La semana pasada fue presentado en sociedad el equipo diocesano de Enseñanza, encabezado por Rafael Blanco, el delegado de la diócesis para estos menesteres. Rafael es uno de esos curas que como persona merece la pena de verdad, algo imprescindible en la función del sacerdocio, igual que en cualquier otra que exija tratar con gente. Primero va el hombre y luego ya veremos, porque si se falla en lo humano el resto se nos desmorona. Y Rafael es un hombre bien formado, afable, campechano, generoso y consciente de su misión. Reúne a priori, por tanto, las virtudes que se le presuponen a quien debe desempeñar la importante responsabilidad que le encomendaron hace unos meses.
La entrevista que le hacen para el último número "Comunidad", en las páginas centrales de la revista, no tiene desperdicio. Suscribo en su integridad las palabras del presbítero y confío, sinceramente, en que su clarividencia y mano izquierda, junto a la experiencia del equipo constituido, sirvan para solucionar, hasta donde se pueda, el problema de la asignatura de Religión en el actual sistema educativo. Porque problema es, y serio. De lo contrario no llevaríamos tantos años dando vueltas al asunto.

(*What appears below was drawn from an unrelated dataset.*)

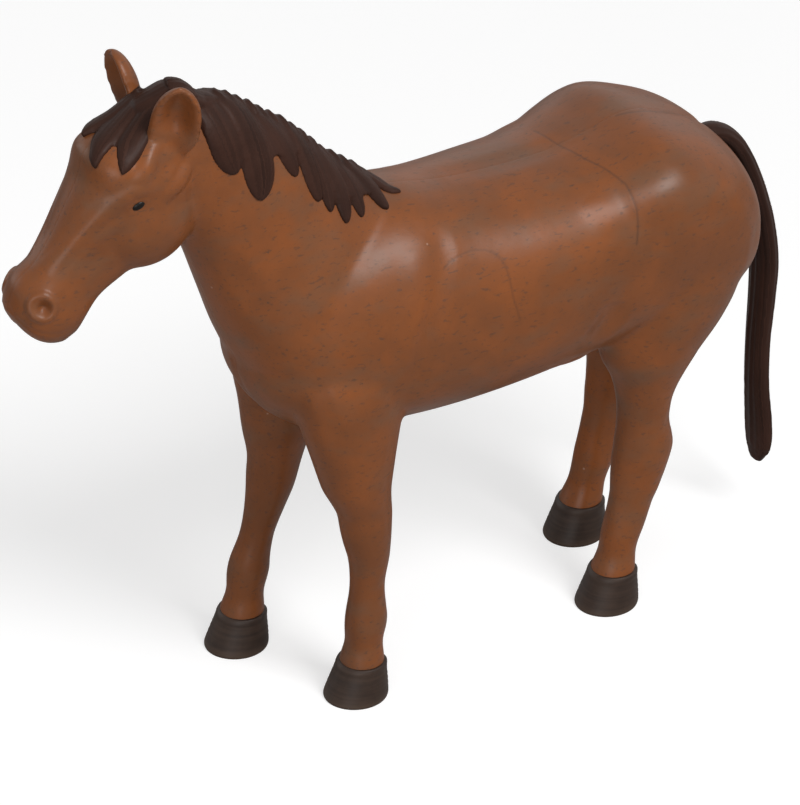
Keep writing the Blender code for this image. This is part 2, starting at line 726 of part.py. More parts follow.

El conflicto se genera en el propio sistema por dar a la materia una consideración distinta a las demás, de manera que el asunto de la Religión se ha enquistado y ha pasado a ser una de las muchas asignaturas pendientes en nuestro sistema educativo. Entiendo, para empezar, que el estudio de la Religión, y en especial la cristiana, debería ser obligatorio para todos y en todos los niveles, lo mismo que la Historia, Lengua o Ciencias Naturales. Excluir el hecho religioso en la enseñanza supone hurtar a los alumnos una parte fundamental de su formación integral. Es, por tanto, una aberración académica, lo mismo que si pasasen por la escuela sin saber que existe el Arte o la Literatura. Cualquier persona con una instrucción básica está obligada a conocer un fenómeno que considere, al menos, los mitos clásicos, los fundamentos del judaísmo, islam y religiones orientales y, sobre todo, porque constituye parte fundamentante de nuestra cultura, el cristianismo. Por esto, que no es poco, la Religión tiene que ser asignatura obligatoria, impartida por un profesorado competente, y computar lo mismo que cualquier otra.
Pero dicho esto, también es cierto que por una indebida equiparación a la catequesis y su oscilante e insegura consideración en los planes de estudio, la asignatura no se libra, y con razón, de la polémica. Y aquí Rafael poco puede hacer. En la enseñanza concertada confesional el problema no se percibe tanto, pero en la pública sí. El hecho de que el profesor tenga que ganarse la clientela para continuar ejerciendo conduce, inevitablemente, a contentar al alumnado con actividades cuya conveniencia académica, como poco, es discutible. Y si no lo fuese, su abuso acaba por desacreditar a la asignatura de manera general. Y en esto el delegado y su equipo sí que pueden implicarse para tratar de dignificar una materia que el sistema, Conferencia Episcopal y docentes (no todos, evidentemente) han conseguido convertir en residual, irrelevante y muy poco respetada. Hasta tal punto que muchos sacerdotes, al menos en las confidencias, prefieran suprimirla a seguir de esta manera. Y no debería ser así, porque la enseñanza académica de la religión es necesaria en el sistema educativo.
Los acuerdos Iglesia-Estado permiten a las diócesis designar al profesorado y dar directrices. Para eso se crearon las delegaciones, para eso están Rafael Blanco y su equipo en Salamanca, para intentar que al menos en esta diócesis la enseñanza de la religión sea algo serio, aunque suponga una pérdida de alumnos. El problema es que una vez más colisionan los principios con los intereses creados, que en este caso son bastantes. Por eso la pregunta, como tantas y tantas veces, es saber hasta dónde va a poder llegar el delegado? O hasta dónde le permitirán llegar, que esa es otra.